Tuesday, November 29, 2011

notebook ramblings by K.V. Sart

On The American Dream

          Hunter S. Thompson went searching for the American Dream in Las Vegas, but all he found was a fear and loathing.  He pronounced the American Dream officially dead; estimated time of death: the 1950’s.
            I do not agree with Dr. Duke's conclusion.  Rather, it seems the American Dream has mutated into an untenable form.  So what happened to the American Dream?  What made the American Dream so great in the first place, and what did it mean when it was great?
            It is in our best interest to preserve the belief in the American dream, though what we have now is not a believable dream.  It is a pipe dream.  A convoluted piece of rhetoric and capitalism run amok. 
By preserve I mean that this concept should be possible to all those who are willing to work to achieve it.  There is often talk about the death of the American dream.  It is said that the American Dream has become exactly that, a dream, an illusive conception that is unattainable.
            The overwhelming majority of people reach for unattainable goals.  They make wealth or fame the goal of life.  This is what the American dream has become; to be in the top tear of wealth, or to achieve some great social status and fame.
            But clearly this goal is not feasible.  We cannot all be in the richest class.  That is obvious.  So let us look at the beginning.

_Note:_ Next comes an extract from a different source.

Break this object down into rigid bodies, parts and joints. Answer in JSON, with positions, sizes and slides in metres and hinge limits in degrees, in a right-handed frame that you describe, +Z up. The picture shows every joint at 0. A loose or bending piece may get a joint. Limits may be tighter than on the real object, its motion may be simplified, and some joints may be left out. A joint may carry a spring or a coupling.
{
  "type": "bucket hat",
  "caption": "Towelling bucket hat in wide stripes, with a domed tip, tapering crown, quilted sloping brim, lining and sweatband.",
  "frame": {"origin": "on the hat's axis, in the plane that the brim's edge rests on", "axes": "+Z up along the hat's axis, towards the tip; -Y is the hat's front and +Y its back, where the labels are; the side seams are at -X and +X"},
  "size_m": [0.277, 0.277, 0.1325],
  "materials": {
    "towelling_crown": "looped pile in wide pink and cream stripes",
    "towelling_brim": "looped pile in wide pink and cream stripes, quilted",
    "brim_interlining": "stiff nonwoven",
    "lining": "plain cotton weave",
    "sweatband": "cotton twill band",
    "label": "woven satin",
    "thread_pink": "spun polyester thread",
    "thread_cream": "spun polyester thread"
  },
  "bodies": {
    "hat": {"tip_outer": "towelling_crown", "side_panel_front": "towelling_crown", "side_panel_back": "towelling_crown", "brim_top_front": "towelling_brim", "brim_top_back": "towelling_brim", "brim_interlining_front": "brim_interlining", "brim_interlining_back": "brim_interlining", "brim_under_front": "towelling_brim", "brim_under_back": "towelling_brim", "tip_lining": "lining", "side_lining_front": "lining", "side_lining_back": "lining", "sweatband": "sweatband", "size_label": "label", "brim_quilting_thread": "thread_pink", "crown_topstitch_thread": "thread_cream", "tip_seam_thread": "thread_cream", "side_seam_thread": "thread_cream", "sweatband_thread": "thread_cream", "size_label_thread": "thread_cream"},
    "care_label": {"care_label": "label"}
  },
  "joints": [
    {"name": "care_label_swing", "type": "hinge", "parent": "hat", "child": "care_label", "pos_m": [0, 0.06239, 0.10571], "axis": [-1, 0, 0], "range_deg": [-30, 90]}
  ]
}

            The American Dream in its original form was something along the lines of working hard in ones life to achieve a comfortable level of living, and the ability to support loved one’s if they need it.  That is the heart of the American Dream.  That is what this country once represented.  I add to this that the goal oriented portion of the American Dream is directed at finding a means of livelihood in which one is comfortable, challenged, and engaged.
            But what is it now?  Now the American Dream is to be a millionaire or famous.  Where the American Dream once represented a drive towards a comfortable middle class lifestyle, it now represents a neurotic obsession with accruing  power and wealth.

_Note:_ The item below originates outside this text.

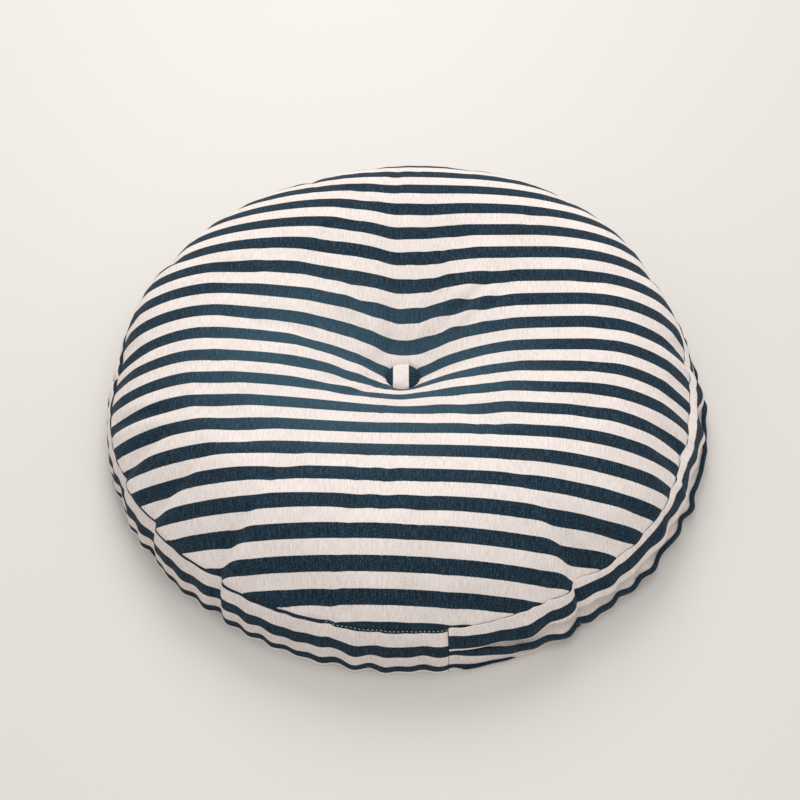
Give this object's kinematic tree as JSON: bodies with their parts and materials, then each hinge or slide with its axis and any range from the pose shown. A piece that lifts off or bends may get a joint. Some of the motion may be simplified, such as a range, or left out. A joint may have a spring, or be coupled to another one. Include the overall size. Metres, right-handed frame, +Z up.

            The American Dream of our generation ignores that most of the wealthiest or most famous reached that point partially through luck.  That is not to say that there was not any hard work, but from working hard one should only expect that they will lead a comfortable life.
            Of course, I do not wholly blame those who engage with this new American Dream.  It is merely a part of the ethos of our time, a societal condition that has arisen for whatever reason.  Part of the problem is that our society is set up in such a way that there are not enough working positions to challenge and engage everyone, this we see in high unemployment rates.
            So where do we go from here?  Certainly we should expect that a good society will allow those who work hard to find a sort of happiness and comfort from life.  That is what a free society should strive for.  But we should also temper our expectations and demands of what we think we deserve.